• The problem: Copy out the complete listing, word for word.

>> start Information shown

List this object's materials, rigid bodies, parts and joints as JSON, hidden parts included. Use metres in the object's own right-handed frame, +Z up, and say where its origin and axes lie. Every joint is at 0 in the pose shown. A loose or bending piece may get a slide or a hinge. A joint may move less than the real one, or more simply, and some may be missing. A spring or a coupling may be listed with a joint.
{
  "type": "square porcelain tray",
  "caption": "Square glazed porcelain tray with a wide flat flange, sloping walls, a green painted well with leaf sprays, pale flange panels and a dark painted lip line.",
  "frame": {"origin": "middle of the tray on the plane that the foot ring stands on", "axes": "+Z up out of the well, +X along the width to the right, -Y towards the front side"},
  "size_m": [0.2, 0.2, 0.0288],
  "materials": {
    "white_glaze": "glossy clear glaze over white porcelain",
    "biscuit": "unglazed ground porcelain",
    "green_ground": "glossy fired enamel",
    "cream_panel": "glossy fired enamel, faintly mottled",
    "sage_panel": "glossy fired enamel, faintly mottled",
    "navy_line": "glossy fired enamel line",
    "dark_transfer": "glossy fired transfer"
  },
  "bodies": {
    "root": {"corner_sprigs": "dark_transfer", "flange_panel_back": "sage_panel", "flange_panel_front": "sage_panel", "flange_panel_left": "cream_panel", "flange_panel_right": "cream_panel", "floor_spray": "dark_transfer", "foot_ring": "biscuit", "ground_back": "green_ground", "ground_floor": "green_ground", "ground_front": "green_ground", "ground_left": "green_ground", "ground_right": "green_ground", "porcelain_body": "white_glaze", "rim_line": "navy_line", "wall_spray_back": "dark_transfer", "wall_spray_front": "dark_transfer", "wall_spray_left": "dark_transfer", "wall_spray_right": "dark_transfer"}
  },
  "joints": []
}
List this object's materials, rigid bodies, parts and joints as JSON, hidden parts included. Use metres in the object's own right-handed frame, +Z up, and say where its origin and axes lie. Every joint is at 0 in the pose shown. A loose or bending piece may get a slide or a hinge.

>> end Information shown

• Full solution:
List this object's materials, rigid bodies, parts and joints as JSON, hidden parts included. Use metres in the object's own right-handed frame, +Z up, and say where its origin and axes lie. Every joint is at 0 in the pose shown. A loose or bending piece may get a slide or a hinge. A joint may move less than the real one, or more simply, and some may be missing. A spring or a coupling may be listed with a joint.
{
  "type": "square porcelain tray",
  "caption": "Square glazed porcelain tray with a wide flat flange, sloping walls, a green painted well with leaf sprays, pale flange panels and a dark painted lip line.",
  "frame": {"origin": "middle of the tray on the plane that the foot ring stands on", "axes": "+Z up out of the well, +X along the width to the right, -Y towards the front side"},
  "size_m": [0.2, 0.2, 0.0288],
  "materials": {
    "white_glaze": "glossy clear glaze over white porcelain",
    "biscuit": "unglazed ground porcelain",
    "green_ground": "glossy fired enamel",
    "cream_panel": "glossy fired enamel, faintly mottled",
    "sage_panel": "glossy fired enamel, faintly mottled",
    "navy_line": "glossy fired enamel line",
    "dark_transfer": "glossy fired transfer"
  },
  "bodies": {
    "root": {"corner_sprigs": "dark_transfer", "flange_panel_back": "sage_panel", "flange_panel_front": "sage_panel", "flange_panel_left": "cream_panel", "flange_panel_right": "cream_panel", "floor_spray": "dark_transfer", "foot_ring": "biscuit", "ground_back": "green_ground", "ground_floor": "green_ground", "ground_front": "green_ground", "ground_left": "green_ground", "ground_right": "green_ground", "porcelain_body": "white_glaze", "rim_line": "navy_line", "wall_spray_back": "dark_transfer", "wall_spray_front": "dark_transfer", "wall_spray_left": "dark_transfer", "wall_spray_right": "dark_transfer"}
  },
  "joints": []
}
List this object's materials, rigid bodies, parts and joints as JSON, hidden parts included. Use metres in the object's own right-handed frame, +Z up, and say where its origin and axes lie. Every joint is at 0 in the pose shown. A loose or bending piece may get a slide or a hinge.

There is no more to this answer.